Use of colour
Coloured printing ink or coloured paper and card can help to distinguish documents or parts of documents and will facilitate operations such as sorting or selecting documents from a file, and assist identification of entries on a form.
There are, however, certain disadvantages, e.g.:
- Defective colour vision is more common than is generally recognised, especially
among men. It has been estimated that some 20% of the male population suffer from
colour blindness in some way or another.
If, however, a bold and distinctive symbol, number or letter can be associated with each colour used the risk of confusion will be reduced.
- Some colours are irritating to the eyes and cause eyestrain; for this reason the Post Office prohibit packets or envelopes of a red colour.
Some colours which are individually restful to the eyes may, when paired with another colour, create dazzle, particularly when the colours are printed in alternating bands.
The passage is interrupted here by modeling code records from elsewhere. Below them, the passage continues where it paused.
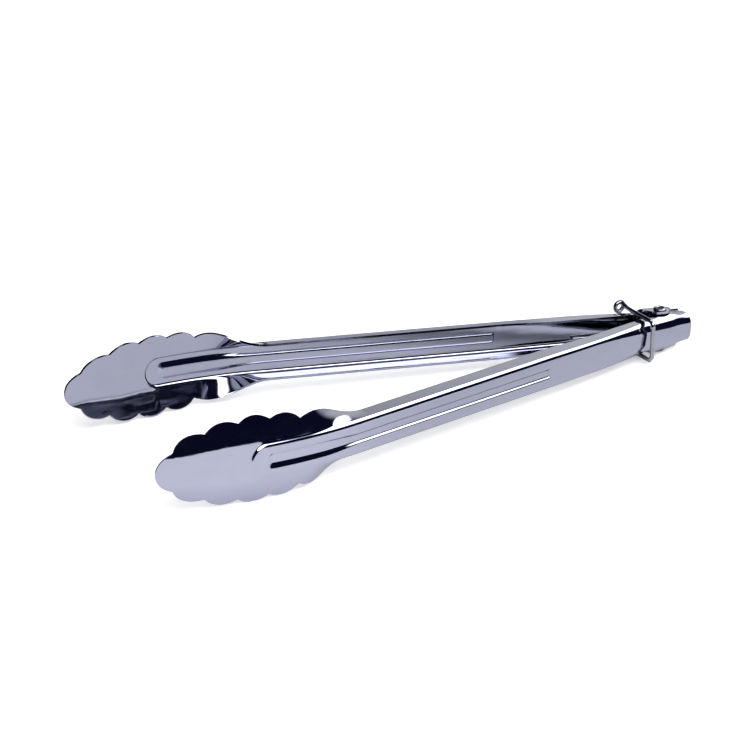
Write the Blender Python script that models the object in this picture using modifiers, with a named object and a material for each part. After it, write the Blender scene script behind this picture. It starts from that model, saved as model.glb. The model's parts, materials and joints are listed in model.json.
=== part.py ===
"""Spring loaded kitchen tongs, lying on their side edges and open.

The heads point along -X, the hinge is at the +X end and +Z is up. The origin is the middle of the underside
of the box round the tongs. Both arms are the same sheet steel stamping: one is the other turned half a turn
about the tongs' own axis, so each has one ear outside the other's. All sizes below are in metres.
"""

import math

import bmesh
import bpy
import numpy as np

# ---- Driving dimensions ----------------------------------------------------------------------------------
SHEET = 0.0010            # thickness of the stamped sheet
GAP = 0.0003              # clearance between parts that touch
OPEN_ANGLE = math.radians(9.26)   # each arm stands this far from the tongs' axis

# The arm, measured along it from the rivet: rear end behind it, tip of the head in front
REAR = -0.0139
WEB_OFFSET = 0.0081       # rivet's axis to the outer face of the web
HALF_HEIGHT = 0.0078      # half the height of the channel
ROUND_REAR = 0.0076       # height of the rounding between web and flange at the hinge end
ROUND_ARM = 0.0028        # and along the arm
ROUND_FROM, ROUND_TO = -0.002, 0.050
ROUND_POWER = 1.3         # above 1, the rounding starts slowly at the web
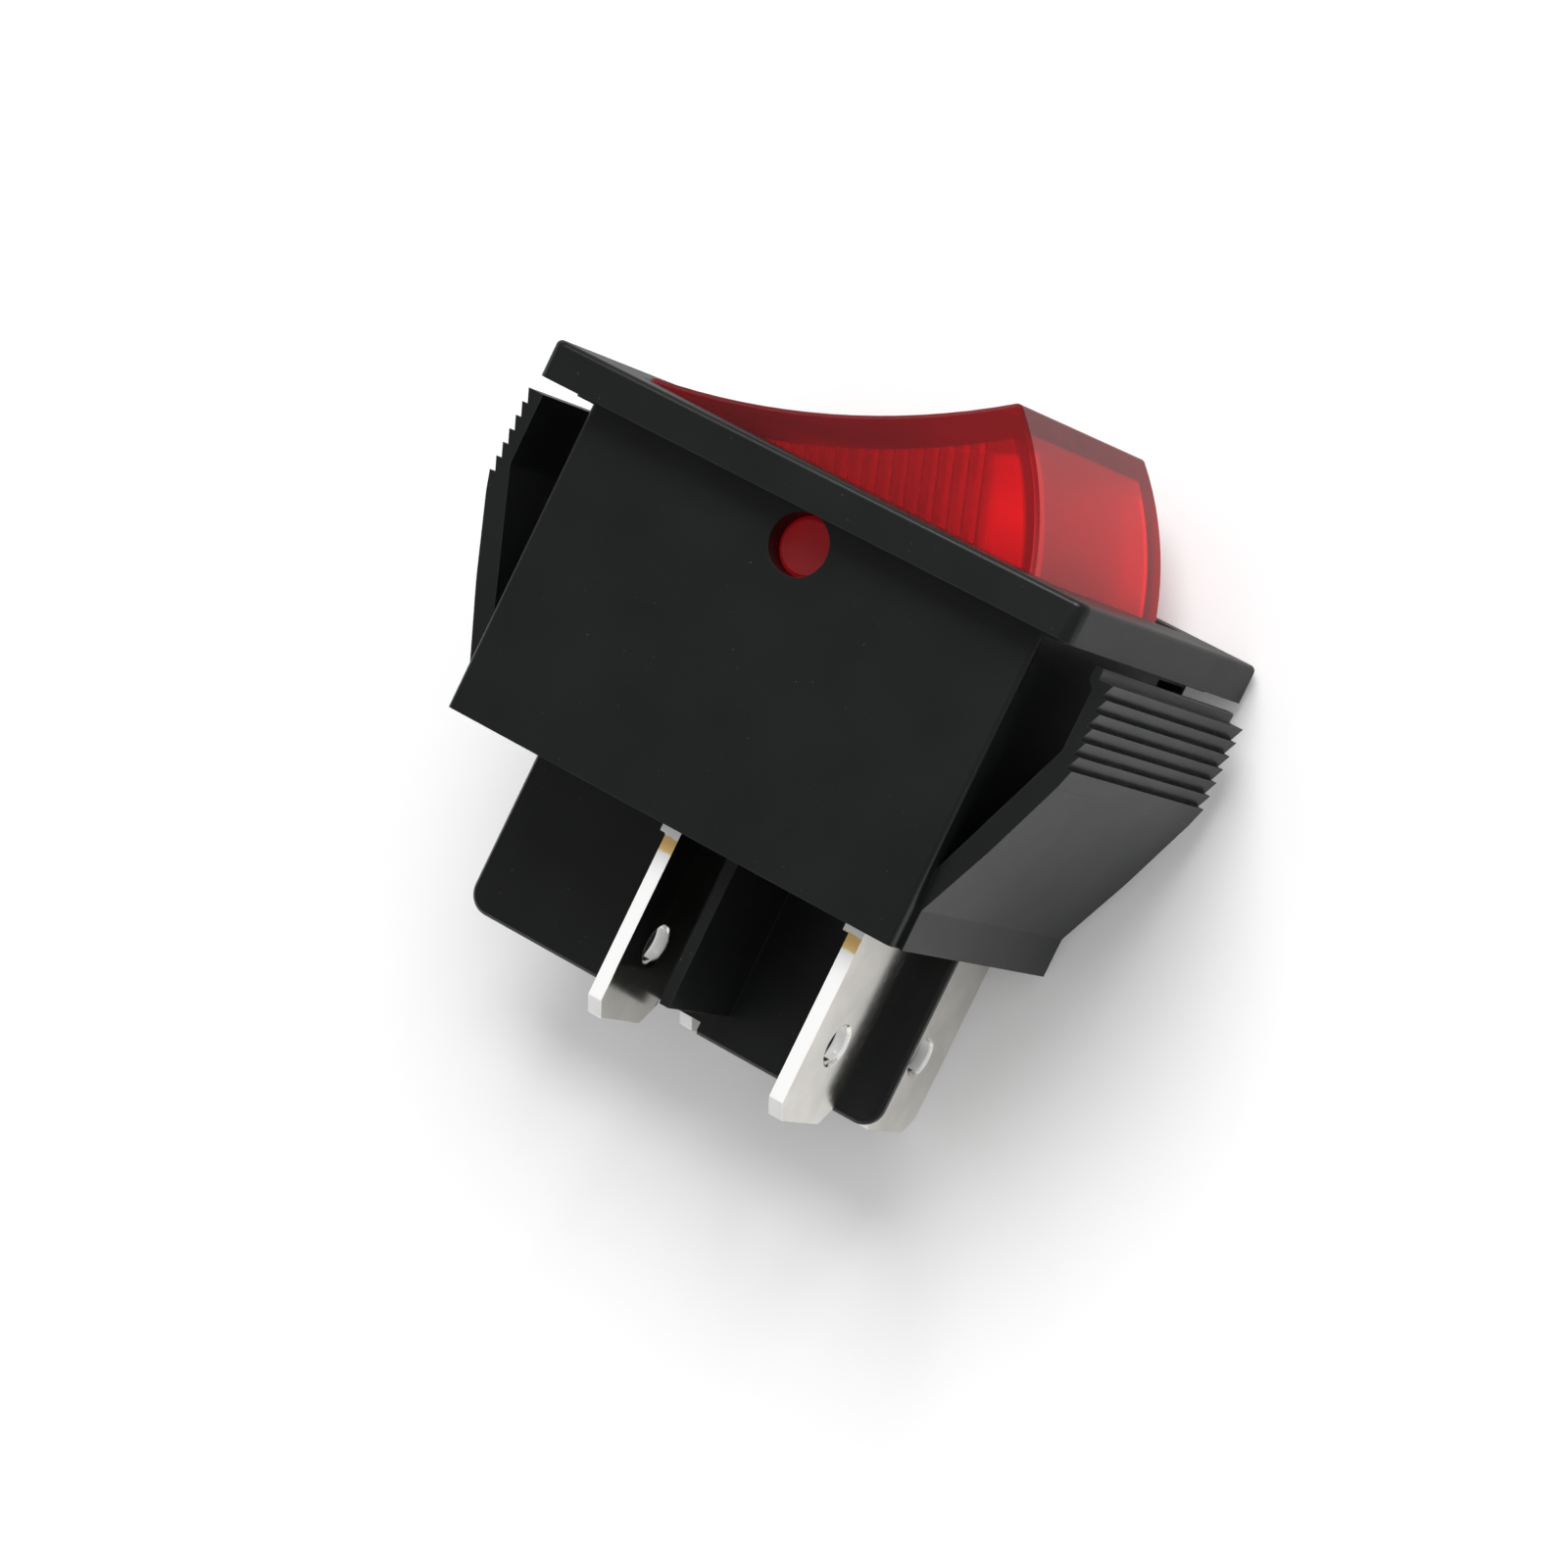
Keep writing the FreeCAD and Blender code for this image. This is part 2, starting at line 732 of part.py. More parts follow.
def ballast_resistor():
    """Small resistor in line with the lamp, with its waisted body."""
    z = lamp_axis()
    y = electrode_spacing / 2
    end = resistor_end()
    start = end - resistor_length
    cap = resistor_length / 4
    body = rod(resistor_waist, V(start + cap / 2, y, z), V(end - cap / 2, y, z))
    caps = [rod(resistor_radius, V(x, y, z), V(x + cap, y, z)) for x in (start, end - cap)]
    return rocker_pose(body.fuse(caps).removeSplitter())


def lamp_lead(side):
    """Lead from the lamp's pinch into the top of a plunger guide, over the spring."""
    z = lamp_axis()
    high = lead_height()
    y = side * electrode_spacing / 2
    pinch = lamp_x - lamp_length / 2
    stand = guide_bore + guide_wall + 3 * lead_radius
    inside = V(0, side * contact_line, high)
    entry = V(0, side * (lamp_radius + 2 * lead_radius), high)
    if side < 0:
        out = pinch - resistor_gap / 2
        points = [V(pinch, y, z), V(out, y, z), V(out, entry.y, z), V(out, entry.y, high), entry, inside]
        return rocker_pose(lead(points))
    far = resistor_end() - resistor_length
    back = far - resistor_gap / 2
    way = V(back, entry.y + resistor_radius, z)
    points = [V(far, y, z), V(back, y, z), way, V(back, way.y, high), V(-stand, way.y, high), entry, inside]
    short = lead([V(pinch, y, z), V(resistor_end(), y, z)])
    return rocker_pose(Part.makeCompound([lead(points), short]))


def save(name, shape):
    shape.exportStep(os.path.join("parts", name + ".step"))


os.makedirs("parts", exist_ok=True)
save("housing", housing())
save("base", base())
save("rocker", rocker())
save("neon_lamp", neon_lamp())
save("lamp_electrodes", lamp_electrodes())
save("ballast_resistor", ballast_resistor())
for name, side in (("front", -1), ("rear", 1)):
    save("plunger_" + name, plunger(side))
    save("plunger_spring_" + name, plunger_spring(side))
    save("contact_arm_" + name, contact_arm(side))
    save("arm_contact_" + name, arm_contact(side))
    save("fixed_contact_" + name, fixed_contact(side))
    save("common_terminal_" + name, common_terminal(side))
    save("load_terminal_" + name, load_terminal(side))
    save("lamp_lead_" + name, lamp_lead(side))
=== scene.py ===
import math

import bmesh
import bpy
from bpy.props import FloatProperty, FloatVectorProperty, IntProperty, PointerProperty
from mathutils import Matrix, Vector


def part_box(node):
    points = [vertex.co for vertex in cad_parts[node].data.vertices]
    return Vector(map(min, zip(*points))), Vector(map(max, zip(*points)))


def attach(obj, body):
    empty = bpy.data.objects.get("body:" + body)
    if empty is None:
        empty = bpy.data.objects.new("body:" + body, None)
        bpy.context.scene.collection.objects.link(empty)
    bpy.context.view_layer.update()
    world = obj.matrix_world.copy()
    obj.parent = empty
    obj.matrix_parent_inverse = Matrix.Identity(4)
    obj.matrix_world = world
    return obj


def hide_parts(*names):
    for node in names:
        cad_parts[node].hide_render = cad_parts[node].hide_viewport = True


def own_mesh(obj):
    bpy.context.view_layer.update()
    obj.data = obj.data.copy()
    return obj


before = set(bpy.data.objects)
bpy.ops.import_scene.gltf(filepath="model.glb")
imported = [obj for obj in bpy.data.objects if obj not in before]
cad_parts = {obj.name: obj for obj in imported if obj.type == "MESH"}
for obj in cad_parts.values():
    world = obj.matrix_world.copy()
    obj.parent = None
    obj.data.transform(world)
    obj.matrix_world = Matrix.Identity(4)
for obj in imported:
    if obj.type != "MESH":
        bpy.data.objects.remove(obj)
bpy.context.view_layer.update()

bl_info = {
    "name": "Panel Rocker Switch",
    "version": (1, 0, 0),
    "blender": (4, 5, 0),
    "location": "View3D > Sidebar > Rocker Switch",
    "description": "Finishes a lighted panel rocker switch and sets up its studio",
    "category": "Add Mesh",
}

MM = 0.001
POLES = ("front", "rear")
BLACK = (0.0, 0.0, 0.0, 1.0)
DUST = (0.22, 0.22, 0.21, 1.0)
PAINTED_RED_GLOW = (1.0, 0.02, 0.04, 1.0)

# Rounded copies: the merging distance, and the bends in degrees up to which faces join, up to which shading
# is smooth and from which edges are rounded
MERGE_DISTANCE = 0.002 * MM
JOIN_ANGLE = 0.4
SMOOTH_ANGLE = 25.0
ROUND_ANGLE = 35.0

# Added roughness of the rocker's ribs and pivot stubs
RIB_FROST = 0.4
STUB_FROST = 0.3

# Soft borders of the rocker's zones, measured aside, along, up from the pivot or from an end wall's axis
WALL_INSIDE = (0.0070, 0.0072)
WALL_OUTSIDE = (0.0083, 0.0081)
RIB_TOP = (0.0055, 0.0052)
RIB_END = (0.0086, 0.0083)
CLEAR_START = (0.0079, 0.0089)
CLEAR_END = (0.0154, 0.0151)
END_INSIDE = (0.0148, 0.0149)
END_OUTSIDE = (0.0154, 0.0153)
END_SIDE = (0.0081, 0.0078)
STUB_START = (0.00895, 0.00905)

# An end wall's axis: beyond the middle as seen from that end, above the pivot
END_AXIS_BEYOND = 0.00465
END_AXIS_HEIGHT = 0.0005

# Heights between which the blades' sheared sides turn to bare brass and back
BRASS_FOOT = (-0.0181, -0.0179)
BRASS_HEAD = (-0.01715, -0.01725)
BARE_BRASS = (0.90, 0.60, 0.22, 1.0)
# Near-white matte colour of the sheared sides: partly their own sheared finish, partly a painted highlight
# standing in for the lamps' glint on them
SHEARED_EDGE_AND_HIGHLIGHT = (0.98, 0.98, 0.97, 1.0)

# Painted rings: place along the resistor in millimetres, colour
RESISTOR_RINGS = ((-1.1, (0.05, 0.02, 0.01)), (-0.45, (0.02, 0.02, 0.02)), (0.2, (0.5, 0.3, 0.02)),
                  (1.1, (0.45, 0.32, 0.08)))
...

The contrast of coloured printing with the white paper on which it is printed can also cause eyestrain.
- Tinted papers or cards may assist one office process, e.g. sorting, but add to the difficulties of another, e.g. reading.
- At the outset the range of colours chosen may be satisfactory, but when new classifications are developed it may be difficult to find suitable additional colours.
- Some colours tend to fade more quickly than others and where constancy of colour over a long period of time is important, advice should be obtained about the shades to avoid.
- Some colours are not suitable for certain types of photo-copying processes and the colour used will depend on the process being used. Whereas one colour may not be suitable for one process, the same colour may reproduce satisfactorily with another process which employs a different light source or sensitive material.
Coloured paper is slightly more expensive than plain and can be difficult to match. The use of coloured ink in typeset printing is, however, only slightly more expensive than black although it may cause delay in delivery. (This is so if only a corner or edge patch of colour is provided although the extra costs may be justified by advantages in sorting etc. operations.)
Normally therefore, the use of a coloured paper should be considered only when the use of a distinctive coloured ink on white paper will not achieve the particular purpose. Paper and cards of certain shades can be supplied from H.M. Stationery Office stocks, but some sizes and qualities may have to be ordered specially.
In view of the almost infinite variety of colours and tinted inks available, it is always necessary, when a particular match is required, to furnish the printer with a specimen of the desired colour.
The use of more than one colour on one page, counting black as a colour, necessarily increases the cost of production, as every additional colour requires a separate run through a press.
Additional ruled lines in colour can be added without extra cost by ‘machine pen ruling’, but this process is usually economical only for fairly small quantities.
Gummed coloured labels, with or without printing in contrasting ink, may be used to attach to documents for identification purposes; this avoids the extra machine operations involved in the production of an ordinary two-colour document.
Colours should be chosen after careful consideration of the conditions in which they are to be used. The light or illumination by which work is seen affects its colour.
Colour can also change in appearance when seen next to another. Different shades or tints of colours viewed one against the other may be easily identified, but may be hard to identify if viewed apart. Other points are:
- ‘Mixed’ colours such as brown, or different tints or shades of the same primary colour should be avoided as these are particularly bad for those with defective colour vision; black, blue, red and green are more satisfactory colours.
- Printing in pale colours between yellow and red is apt to try the eyes and make reading difficult; some lighting conditions may suggest that any pale printing ink should be avoided.
- Pale background shades of buff, yellow, blue and green provide a range of distinctive colours on which entries can be easily read.
Le Courier’s table of the order of legibility of colour combinations is as follows:
|Order of Legibility||Decoration||Background|
The full range of documents already in use should be examined as existing colour identification may preclude the choice of similar colours for other documents; colour codings throughout an area of operation should have the same significance; there should also be adequate contrasts between colour codes used in associated procedures.